Convergence bound for Gradient Descent¶

You will notice that the OGD algorithm looks very similar to the standard GD algorithm for minimizing a fixed convex lipschitz function $\Phi(\cdot)$. But keep in mind the differences here: OGD uses a sequence of functions, whereas GD operates on only a single function.

Problem¶

How can we used the regret bound for OGD to get a convergence bound for (iterate-averaged) gradient descent? Hint: You can use $\Phi(\cdot)$ more than once! And you might find Jensen useful.

Alternative: Follow the Leader¶

Another algorithm that sometimes works well is known as Follow the Leader (FTL).
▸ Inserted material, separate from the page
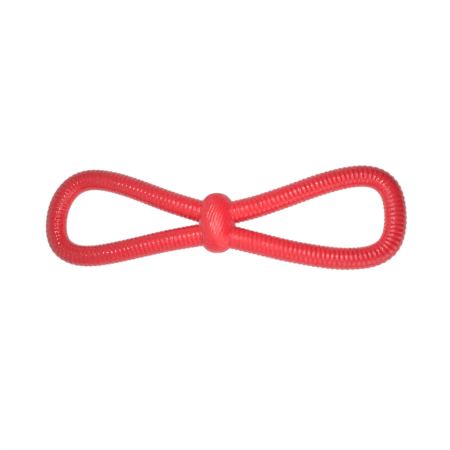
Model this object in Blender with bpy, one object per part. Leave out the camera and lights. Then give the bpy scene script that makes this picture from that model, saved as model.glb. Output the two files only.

It's defined as follows: $$x_t := \arg\min_{x \in K} \sum_{s=1}^{t-1} f_s(x)$$

But this algorithm doesn't always work well. It can achieve linear regret. Can you construct an example where this occurs?

Answer¶

Suppose we have $2$ experts. On the first round neither of them has ever made mistakes so the decision maker picks one of them at random. At that point the adversary selects the other expert's advice to be the correct one and thus the chosen expert has made $1$ mistake and the decision maker has made $1$ mistake.

On the second round the decision maker will pick the advice of the expert that hasn't made a mistake. Then the adversary selects the the other expert's advice to be correct and now both experts have $1$ mistake each while the decision maker has made $2$ mistakes.

This sequence of choices repeats for as long as the game lasts. Suppose this game continues for $T$ rounds. Then the decisions maker will have made $T$ mistakes while the best expert will have made $\lceil T/2 \rceil$ mistakes.

Let regret be defined as $$ Regret_T = M_T - \min_i M_T(i) $$ where $M_T$ is the number of mistakes made by the decision maker, $M_T(i)$ is the number of mistakes made by expert $i$. Thus regret is the number of mistakes made by the decision maker minus the number of mistakes made by the best expert in hindsight.

Therefore, in the Follow The Leader setting described above the regret of the algorithm will be $$ Regret_T = M_T - \min_i M_T(i) = T - \lceil T/2 \rceil = \lfloor T/2 \rfloor $$ which is $\Theta(T)$ – linear in $T$.